Şu anda dünya belli bir dönemden geçiyor. Belki bugüne kadar benimde yaşamadığım şeyleri ilk kez yaşıyoruz. Biz darbeler gördük. 15 Temmuzları yaşadık. Onun öncesinde 80’leri yaşadık. Ekonomik krizler yaşadık. Anayasa kitapçıklarının fırlatılmasını gördük. Ama bu bambaşka bir şey. Şu ana kadar gördüğümüz şey bugüne kadar görmediklerimizden farklı gelişiyor… Normal şartlarda kriz dediğin bir akşamda gelir Dolar/ Euro % 100 ya da % 200 artar. Devalüasyon olur. Ertesi gün tedbirler alınır. Vatandaşın sırtına yüklenir. Krediler gelir. Sonra bu iş çözülür. Bu sefer öyle değil. Sanki böyle yavaş yavaş bazı şeyler ilerliyor. Ezber bir yandan bozuluyor. Şu anda insanımızın en büyük problemi ezberinin bozulmuş olması. Türk İnsanı çok dinamik. Yani her şeyin altından kalkacak güçteyiz. Tek bir şey var.

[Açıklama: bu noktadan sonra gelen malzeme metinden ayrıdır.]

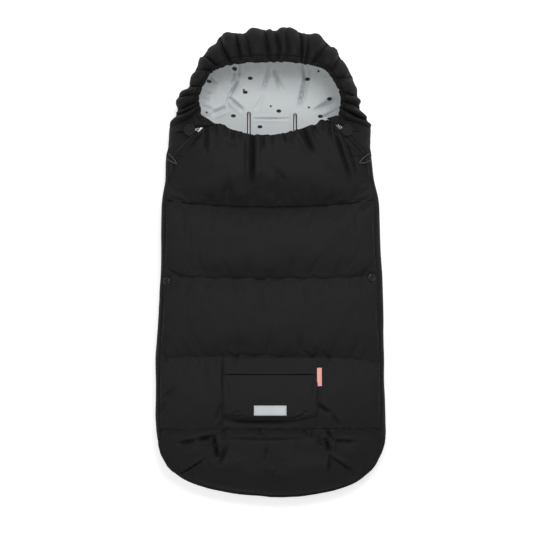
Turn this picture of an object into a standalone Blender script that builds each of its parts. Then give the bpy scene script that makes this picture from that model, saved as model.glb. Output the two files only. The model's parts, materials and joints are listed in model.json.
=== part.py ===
"""Hooded stroller footmuff, lying on its back and zipped shut.

Metres, +Z up. X is across, +Y is the hood end, and the floor of the back is at Z = 0.
The origin is at the middle of the length and width, on the surface it lies on.
"""

import math

import bmesh
import bpy
import numpy as np
from mathutils import Matrix, Vector

# Overall size
LENGTH = 0.940
WIDTH = 0.460
EDGE_RADIUS = 0.036
HOOD_HEIGHT = 0.104
RIM_HEIGHT = 0.060

# Fabric layers
SHELL = 0.0012
LINING = 0.0010
GAP = 0.0003
FLOOR_WADDING = 0.016
WALL_WADDING = 0.009
WALL_MARGIN = 0.001

# Seams across the front, measured from the middle of the length
CHEST_SEAM = 0.115
WAIST_SEAM = -0.033
KNEE_SEAM = -0.187
FOOT_SEAM = -0.331

# Quilting of the front
CROWN = 0.100
FLAP_CROWN = 0.103
SEAM_DIP = 0.012
EDGE_WADDING = 0.0015
CHANNEL_LOFT = 0.020
NECK_SAG = 0.016
NECK_HEM = 0.012
NECK_DROP_SHARE = 0.35
NECK_THIN_SHARE = 0.6
HINGE_RISE = 0.001

# Foot box
FOOT_PUFF = 0.008
PUFF_REACH_SHARE = 1.2

# Hood
HOOD_SPLIT_Y = 0.285
ELASTIC_SHARE = 0.6
ELASTIC_RADIUS = 0.0020
NECK_ELASTIC_RADIUS = 0.0012

# Zips
ZIP_INSET = 0.0085
ZIP_BAR_WIDTH = 0.0027
ZIP_BAR_HEIGHT = 0.0024
ZIP_DROP = 0.0010
ZIP_CENTRE_GAP = 0.0020
ZIP_FOOT_END = 0.010
ZIP_NECK_END = 0.0010
ZIP_FLAP_CLEARANCE = 0.006
STOP_LENGTH = 0.004
SLIDER_LENGTH = 0.014
SLIDER_START = 0.009
SLIDER_PLATE = 0.0016
SLIDER_CLEARANCE = 0.0004
SLIDER_WEB = 0.0014
EAR_WIDTH = 0.0010
EAR_LENGTH = 0.0040
EAR_HEIGHT = 0.0054
EAR_SPACING = 0.0040
PIVOT_RADIUS = 0.0008
PIVOT_CLEARANCE = 0.0003
PIVOT_RISE = 0.0034
PULL_SWING = math.radians(40)
PULL_EYE_RADIUS = 0.0020
PULL_RADIUS = 0.0120
PULL_THICKNESS = 0.0026
PULL_REACH = 0.0185
PULL_NECK_WIDTH = 0.0034
OVERRUN = 0.0004

# Harness slots
SLOT_WIDTH = 0.013
SHOULDER_SLOT_X = 0.049
SHOULDER_SLOT_LOW = 0.150
SHOULDER_SLOT_HIGH = 0.320
CROTCH_SLOT_LOW = -0.110
CROTCH_SLOT_HIGH = -0.020
BINDING = 0.0015
BINDING_CLEARANCE = 0.0003

# Pocket and trim
POCKET_HALF_WIDTH = 0.0945
POCKET_LOW = -0.315
POCKET_SLIT = -0.225
POCKET_ROOM = 0.0080
POCKET_FABRIC = 0.0016
POCKET_CLEARANCE = 0.0006
WELT_DEPTH = 0.004
LABEL_HALF_WIDTH = 0.0325
LABEL_LOW = -0.306
LABEL_HIGH = -0.286
LABEL_THICKNESS = 0.0008
TAB_WIDTH = 0.010
TAB_LOW = -0.248
TAB_HIGH = -0.211
TAB_THICKNESS = 0.0014
SNAP_INSET = 0.0072
CAP_RADIUS = 0.00575
SOCKET_RADIUS = 0.00725
SNAP_THICKNESS = 0.0022
SNAP_BEVEL = 0.0005
SNAP_LEFT_Y = -0.037
SNAP_RIGHT_Y = -0.031
SNAP_LIFT = 0.0012
LOOP_RADIUS = 0.0012
LOOP_DROP = 0.0078
LOOP_SPREAD = 0.010
LOOP_RISE = 0.0035
LOOP_ANGLES = (math.radians(42), math.radians(62), math.radians(82))
LOOP_TIP_SHARES = (0.1, 0.45, 0.75)

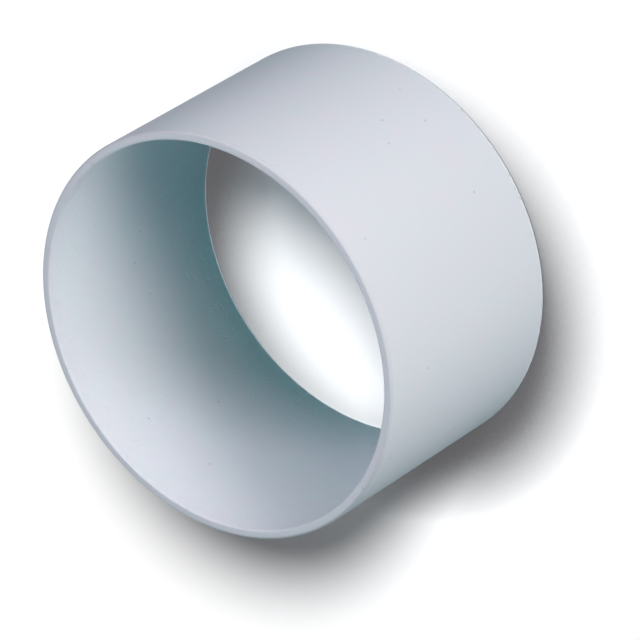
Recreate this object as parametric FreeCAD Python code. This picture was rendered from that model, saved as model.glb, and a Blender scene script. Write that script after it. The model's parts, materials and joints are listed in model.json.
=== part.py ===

Birlik ve beraberlik. Hayata bakışımız ya da siyasi görüşümüz ne olursa olsun bütün bunları bir kenara bırakıp ülkeye olan bakışımızı bir tutarsak tüm bu yaşadıklarımızın da altından kalkacağımızı düşünüyorum. İcraatın başındakileri eleştirmek her zaman kolaydır. Onların yaşadıklarını hiç birimiz yaşamıyoruz. Abdullah Alemdar olarak benim yaşadıklarımı benim personelim yaşamıyor. Benim personelimin yaşadığını da ben yaşamıyorum. Dolayısıyla bu pencereden baktığımız zaman yine birlik ve beraberlik noktasına geliyoruz. Son olarak ‘Kim ne iş yapıyorsa o işini en iyi şekilde yapsın’ diyorum. Çünkü tek çözüm bu. Benim Babaannem ‘Oğlum işten artmaz dişten artar’ derdi yani tasarruf yapmamız gerekiyor. Tasarruf yapmayı maalesef unuttuk. Bu yüzden tasarruf yapmayı acilen öğrenmemiz lazım. Son söz; ‘Lüks tüketime son.’